In her ruling, Judge Amy Berman Jackson, who was appointed by President Obama, called EPA’s actions both “illogical” and “impractical” and accused the agency of “magical thinking.”

In an amici curiae brief filed in support of the plaintiff after the EPA published a “Final Determination” that suggested a unilateral modification of a Clean Water Act permit that had been issued to Mingo Logan by the U.S. Army Corps of Engineers four years earlier, industry associations unified to fight against the EPA’s “unprecedented” actions.

In the brief, the associations say that, for the first time in the nearly 40-year history of Section 404, the EPA is seeking to “veto” the specification of a disposal site after the permit has been issued. They point out that “the effect of this action is to revoke a permit that has been validly issued by the Corps…Far beyond this specific action, the EPA’s assertion that it has the authority to revoke a valid 404 permit will have wide ranging and deleterious effects on all those individuals and entities that rely on 404 permits.”

If the EPA’s action had been allowed to stand, the associations note, any project relying on wetland permits would be in danger of losing its permits not because planners had done anything wrong, but simply because the EPA changed its mind.

“Never before had the EPA acted against a Corps permit after it was issued,” the associations noted in the brief. “Now, suddenly, the EPA is claiming the power to step in and alter the terms of an existing Corps permit any time it determines that the project’s impacts are ‘unacceptable’ — even when the agency had previously reviewed the permit and assented to its issuance, and even when the permit holder is in full compliance. If the EPA has this authority to revise or revoke Corps permits after they are issued, over the objections of the Corps and the state, Corps permit holders can no longer be sure that their current or future projects are safe from a similar fate.”

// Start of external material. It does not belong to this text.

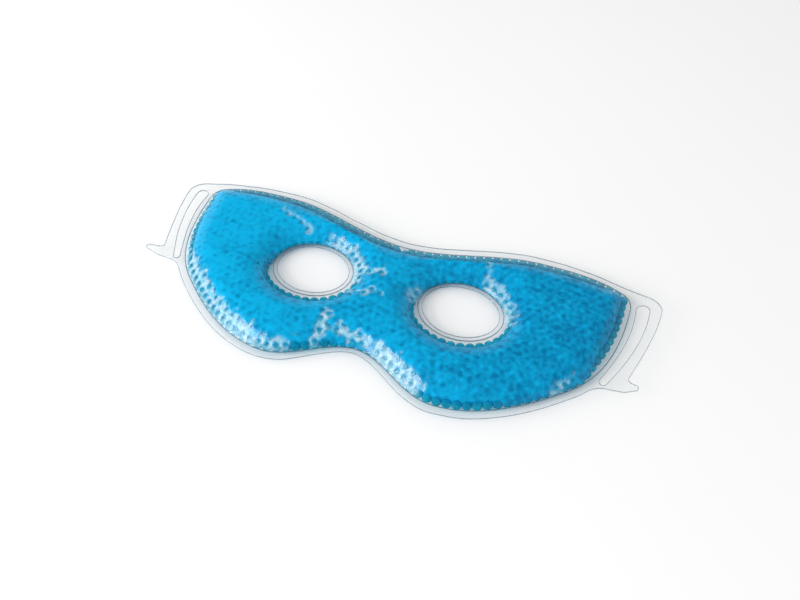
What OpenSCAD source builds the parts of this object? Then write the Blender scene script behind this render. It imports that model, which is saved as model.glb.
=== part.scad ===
// Gel-bead eye mask: two welded film pouches joined by a nose bridge, each filled with small
// round gel beads, with an open eye hole in each lobe and a slotted strap tab at each end.
// Units are millimetres. X runs across the face, Y runs up the face, Z points away from it.
// The mask lies on z = 0 with its back film down, and the halves meet at x = 0.

/* [Mask] */
// width across the strap tabs
mask_w = 240; // [200:1:280]
// height from lower lobe edge to upper lobe edge
mask_h = 96; // [80:0.5:115]
// thickness of each film
film_t = 0.3; // [0.2:0.05:0.5]
// how far the front film swells above its weld
crown_h = 7.4; // [6.5:0.1:10]
// how far the back film swells below its weld
belly_h = 3; // [2.6:0.1:4]
// distance from a weld over which the front film reaches its full height
crown_run = 16; // [12:0.5:20]
// distance from a weld over which the back film reaches its full depth
belly_run = 6; // [5:0.5:10]

/* [Lobe outline] */
// height of the upper weld at the middle of the bridge
bridge_top = 32; // [30:0.5:34]
// depth of the lower weld at the middle of the bridge
bridge_low = 30.5; // [29:0.5:32]
// distance of the highest point of the brow from the middle
brow_x = 66; // [60:1:72]
// height of the brow's weld
brow_y = 44.5; // [43:0.5:46]
// distance of the lobe's outer side from the middle
side_x = 107.5; // [106:0.5:108]
// distance of the heel, where the side turns under the lobe, from the middle
heel_x = 90; // [87:1:92]
// depth of the heel
heel_y = 18.5; // [17:0.5:20]
// distance of the lobe's lowest point from the middle
lobe_x = 38; // [35:1:41]
// depth of the lobe's lower weld
lobe_y = 44.5; // [43:0.5:45.5]
// width of the flange outside the weld
flange_w = 3.4; // [3:0.1:4]

/* [Eye holes] */
// centre of each eye hole from the middle of the nose bridge
eye_x = 36.3; // [33:0.1:39]
// height of the eye centres above the middle of the mask
eye_y = 4.4; // [1:0.1:7]
// width of an eye hole
eye_w = 35.2; // [28:0.2:37]
// height of an eye hole
eye_h = 27.4; // [22:0.2:30]
// width of the weld ring around an eye hole
eye_weld = 2; // [1:0.1:3]

/* [Beads] */
// diameter of a gel bead
bead_d = 3.9; // [3:0.1:4.2]
// distance between neighbouring beads in a layer
bead_pitch = 4.25; // [4.2:0.05:6]

/* [Strap tabs] */
// distance of the tab's upper corner from the middle
tab_x = 114; // [113:0.5:115]
// height of the tab's upper corner
tab_y = 39.5; // [38.5:0.5:40.5]
// distance of the slot's upper end from the middle
slot_x = 112.5; // [112:0.1:113]
// distance of the slot's lower end from the middle
slot_foot_x = 103.5; // [103:0.1:104]
// width of a strap slot
slot_w = 5.6; // [5.6:0.1:5.9]

/* [Bridge] */
// gap between the two halves at the fold line
fold_gap = 0.3; // [0.2:0.05:0.6]

/* [Output] */
// which node to draw

/* [Hidden] */
sx = mask_w / 240;
sy = mask_h / 96;
eye = [eye_x, eye_y];
z_weld = belly_h + film_t;
bead_r = bead_d / 2;
bead_gap = 0.55;
far = 1e6;
film_colour = [0.9, 0.94, 0.97, 0.35];
gel_colour = [0.05, 0.55, 0.85];

// Landmarks of the right half, each a place and the heading of the line there in degrees.
weld_marks = [
    [[0, bridge_top], 0],
    [[brow_x, brow_y], 0],
    [[side_x - 3.5, brow_y - 6], -28],
    [[side_x, brow_y - 13.5], -92],
    [[heel_x, -heel_y], -138],
    [[lobe_x, -lobe_y], -180],
    [[0, -bridge_low], -180]];
tab_marks = [
    [[tab_x, tab_y], -20],
    [[tab_x + 6, tab_y - 8.5], -94],
    [[tab_x - 3, tab_y - 45.5], -108]];
horn_marks = [[[119, -12], 180], [[heel_x + 10, -heel_y + 3.5], -158]];
slot_marks = [[[slot_x, 31.5], -88], [[slot_foot_x, -8], -112]];

function last(v) = v[len(v) - 1];
function size_up(pts) = [for (p = pts) [p[0] * sx, p[1] * sy]];

// A smooth line of k steps from one landmark to the next, without its last point.
function run(from, to, k) =
    let (
        s = norm(to[0] - from[0]),
        u = s * [cos(from[1]), sin(from[1])],
        v = s * [cos(to[1]), sin(to[1])])
    [for (i = [0:k - 1])
        let (t = i / k)
        from[0] * (1 - 3 * t * t + 2 * t * t * t) + to[0] * (3 * t * t - 2 * t * t * t)
            + u * (t - 2 * t * t + t * t * t) + v * (t * t * t - t * t)];

// Steps of each run: long runs take more, so that all edges come out alike.
function steps_of(from, to) = max(3, round(norm(to[0] - from[0]) / 5.5));
function runs(marks) =
    concat(
        [for (i = [0:len(marks) - 2]) each run(marks[i], marks[i + 1], steps_of(marks[i], marks[i + 1]))],
        [last(marks)[0]]);
function part_of(marks, first, count) = [for (i = [first:first + count - 1]) marks[i]];

// A line moved outwards by the flange, which narrows towards the bottom of the bridge.
function flange_at(p) = p[1] > 0 ? flange_w : flange_w * min(1, 0.65 + p[0] / 80);
function flanged(line) =
    let (n = len(line) - 1)
    [for (i = [0:n])
        let (t = line[min(i + 1, n)] - line[max(i - 1, 0)])
        line[i] + [-t[1], t[0]] / norm(t) * flange_at(line[i])];

function weld_line() = size_up(runs(weld_marks));

// The film's edge round the right half, then up the fold line, without the closing point.
// It follows the flange over the brow, runs round the strap tab and its horn, and comes back
// along the flange under the lobe.
function film_edge() =
    let (
        x0 = fold_gap / 2,
        brow = flanged(runs(part_of(weld_marks, 0, 2))),
        lobe = flanged(runs(part_of(weld_marks, 4, 3))),
        over_tab = runs(concat([[last(brow), 0]], tab_marks)),
        horn = [horn_marks[0][0] + [0, 2.5]],
        heel = runs(concat(horn_marks, [[lobe[0], -138]])),
        half = size_up(concat(part_of(brow, 0, len(brow) - 1), over_tab, horn, heel,
                              part_of(lobe, 1, len(lobe) - 1))),
        clipped = [for (p = half) [max(p[0], x0), p[1]]],
        low = last(clipped)[1],
        high = clipped[0][1],
        fold = [for (i = [1:12]) [x0, low + (high - low) * i / 13]])
    concat(clipped, fold);

// Distance from q to the segment ab, and to the nearest point of a line of points.
function seg_dist(q, a, b) =
    let (e = b - a, t = min(1, max(0, (q - a) * e / (e * e))))
    norm(q - a - t * e);
function line_dist(q, line) = min([for (i = [0:len(line) - 2]) seg_dist(q, line[i], line[i + 1])]);

// How far a ray from c along the unit vector u runs before it meets a line of points.
function seg_reach(c, u, a, b) =
    let (
        e = b - a,
        w = a - c,
        den = u[0] * e[1] - u[1] * e[0],
        safe = abs(den) < 1e-9 ? 1e-9 : den,
        t = (w[0] * e[1] - w[1] * e[0]) / safe,
        s = (w[0] * u[1] - w[1] * u[0]) / safe)
    (t > 0 && s >= -0.001 && s <= 1.001) ? t : far;
function line_reach(c, u, line) =
    min([for (i = [0:len(line) - 2]) seg_reach(c, u, line[i], line[i + 1])]);

// Radius of the eye ellipse along u, grown by g.
function eye_reach(u, g) = 1 / norm([u[0] / (eye_w / 2 + g), u[1] / (eye_h / 2 + g)]);
function eye_ring() = [for (a = [0:10:360]) let (u = [cos(a), sin(a)]) eye + u * eye_reach(u, eye_weld)];

// Share of the full swell at distance d from the nearest weld.
function swell(d, run) = 1 - pow(1 - min(1, max(0, d) / run), 2.2);

// Is q no further out than the outer weld, seen from the eye centre?
function in_reach(q, weld) =
    let (v = q - eye, r = norm(v))
    r <= line_reach(eye, v / max(r, 0.001), weld) + 0.01;

// Lofts one film of the right half as rings round the eye hole.
// It swells with the distance from the nearest weld, and is flat on the flanges.
module film_sheet(up) {
    weld = weld_line();
    ring = eye_ring();
    edge = film_edge();
    n = len(edge);
    steps = [0, 0.025, 0.06, 0.11, 0.18, 0.28, 0.4, 0.55, 0.69, 0.8, 0.88, 0.94, 0.975, 1];
    m = len(steps) + 2;
    // three radii in each direction: the eye weld, the outer weld and the film's edge
    dirs = [for (p = edge) (p - eye) / norm(p - eye)];
    r_in = [for (u = dirs) eye_reach(u, eye_weld)];
    r_out = [for (i = [0:n - 1])
        let (r_edge = norm(edge[i] - eye))
        min(line_reach(eye, dirs[i], weld), 0.975 * r_edge)];
    flat = [for (i = [0:n - 1])
        concat(
            [eye + dirs[i] * eye_reach(dirs[i], 0)],
            [for (s = steps) eye + dirs[i] * (r_in[i] + (r_out[i] - r_in[i]) * s)],
            [edge[i]])];
    run = up ? crown_run : belly_run;
    rise = up ? crown_h : -belly_h;
    low = up ? z_weld : z_weld - film_t;
    lift = [for (i = [0:n - 1])
        [for (j = [0:m - 1])
            let (
                q = flat[i][j],
                d = min(line_dist(q, ring), line_dist(q, weld)),
                on_flange = j < 2 || (j == m - 1 && q[0] > fold_gap))
            on_flange || !in_reach(q, weld) ? 0 : rise * swell(d, run)]];
    under = [for (j = [0:m - 1], i = [0:n - 1]) [flat[i][j][0], flat[i][j][1], low + lift[i][j]]];
    over = [for (p = under) p + [0, 0, film_t]];
    tops = [for (j = [0:m - 2], i = [0:n - 1])
        let (k = (i + 1) % n)
        each [[j * n + i, j * n + n + i, j * n + n + k], [j * n + i, j * n + n + k, j * n + k]]];
    half = m * n;
    bottoms = [for (f = tops) [f[2] + half, f[1] + half, f[0] + half]];
    inner = [for (i = [0:n - 1])
        let (k = (i + 1) % n)
        each [[i, k, half + k], [i, half + k, half + i]]];
    o = (m - 1) * n;
    outer = [for (i = [0:n - 1])
        let (k = (i + 1) % n)
        each [[o + i, half + o + i, half + o + k], [o + i, half + o + k, o + k]]];
    polyhedron(concat(over, under), concat(tops, bottoms, inner, outer), convexity = 6);
}

// A curved slot of constant width along the strap tab, with rounded ends.
module slot_hole() {
    mid = size_up(runs(slot_marks));
    n = len(mid) - 1;
    runs = [for (i = [0:n]) mid[min(i + 1, n)] - mid[max(i - 1, 0)]];
    sides = [for (t = runs) [t[1], -t[0]] / norm(t) * slot_w / 2];
    outline = concat(
        [for (i = [0:n]) mid[i] + sides[i]],
        [for (i = [n:-1:0]) mid[i] - sides[i]]);
    translate([0, 0, z_weld - 2])
        linear_extrude(4)
            polygon(outline);
    for (end = [mid[0], mid[n]])
        translate([end[0], end[1], z_weld - 2])
            cylinder(r = slot_w / 2, h = 4, $fn = 48);
}

// One film of the right half, with its strap slot.
module half_film(up) {
    difference() {
        film_sheet(up);
        slot_hole();
    }
}

// Highest and lowest a bead's centre can stand at distance d from the nearest weld.
function top_seat(d) =
    let (r = bead_r + bead_gap)
    min([for (k = [0:8])
        z_weld + crown_h * swell(d - k * r / 8, crown_run) - r * sqrt(1 - k * k / 64)]);
function low_seat(d) =
    let (r = bead_r + bead_gap)
    max([for (k = [0:8])
        z_weld - belly_h * swell(d - k * r / 8, belly_run) + r * sqrt(1 - k * k / 64)]);

// Beads of the right half on a staggered grid: one layer near the welds and two further in.
module half_beads() {
    weld = weld_line();
    ring = eye_ring();
    start = fold_gap / 2 + bead_r + 0.2;
    row = bead_pitch * sqrt(3) / 2;
    rows = ceil(46 * sy / row);
    for (j = [-rows:rows], i = [0:ceil(107 * sx / bead_pitch)]) {
        q = [start + (i + (j % 2 == 0 ? 0 : 0.5)) * bead_pitch, j * row];
        v = q - eye;
        u = v / max(norm(v), 0.001);
        inside = norm(v) > eye_reach(u, eye_weld) && norm(v) < line_reach(eye, u, weld);
        d = inside ? min(line_dist(q, ring), line_dist(q, weld)) : 0;
        high = top_seat(d);
        low = low_seat(d);
        heights = high < low ? [] : high - low < bead_d ? [(high + low) / 2] : [low, high];
        for (z = heights)
            translate([q[0], q[1], z])
                sphere(r = bead_r, $fn = 20);
    }
}

module front_film_right() {
    color(film_colour)
        half_film(true);
}

module front_film_left() {
    color(film_colour)
        mirror([1, 0, 0])
            half_film(true);
}

module back_film_right() {
    color(film_colour)
        half_film(false);
}

module back_film_left() {
    color(film_colour)
        mirror([1, 0, 0])
            half_film(false);
}

module gel_beads_right() {
    color(gel_colour)
        half_beads();
}

module gel_beads_left() {
    color(gel_colour)
        mirror([1, 0, 0])
            half_beads();
}

front_film_left();
front_film_right();
back_film_left();
back_film_right();
gel_beads_left();
gel_beads_right();
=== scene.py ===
"""Looks for the gel-bead eye mask: clear welded films, soft gel beads, the gel between them, seams
and edges.

Plans are drawn in millimetres in the frame's X and Y, and turned into metres when a mesh is made."""
import math
import bpy
import numpy as np
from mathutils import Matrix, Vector
from mathutils.geometry import delaunay_2d_cdt
from mathutils.kdtree import KDTree


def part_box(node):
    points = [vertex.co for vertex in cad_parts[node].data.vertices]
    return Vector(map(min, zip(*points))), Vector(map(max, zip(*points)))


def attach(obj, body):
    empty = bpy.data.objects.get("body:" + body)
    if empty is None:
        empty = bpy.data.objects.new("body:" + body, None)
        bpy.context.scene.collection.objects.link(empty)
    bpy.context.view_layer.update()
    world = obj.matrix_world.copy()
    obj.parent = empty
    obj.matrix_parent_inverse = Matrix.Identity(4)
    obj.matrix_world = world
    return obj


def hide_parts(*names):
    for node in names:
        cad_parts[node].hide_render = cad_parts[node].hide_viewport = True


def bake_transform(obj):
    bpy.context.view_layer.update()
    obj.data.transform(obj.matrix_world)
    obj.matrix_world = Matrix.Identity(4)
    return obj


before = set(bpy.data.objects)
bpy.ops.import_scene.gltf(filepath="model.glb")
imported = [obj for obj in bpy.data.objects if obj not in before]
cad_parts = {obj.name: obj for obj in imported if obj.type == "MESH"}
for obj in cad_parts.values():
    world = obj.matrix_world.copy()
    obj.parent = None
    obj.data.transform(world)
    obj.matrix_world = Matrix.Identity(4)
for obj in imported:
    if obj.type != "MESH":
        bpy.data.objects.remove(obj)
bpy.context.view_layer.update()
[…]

There have been three major legal victories recently for the industry. The Mingo Logan decision comes on the heels of two major Supreme Court decisions in the cases of PPL Montana, LLC v. Montana, and Sackett v. EPA. “In both, the Court reigned in EPA attempts to increase the reach of Clean Water Act regulations, removing road blocks that could have needlessly delayed transportation improvements,” ARTBA says in a written statement.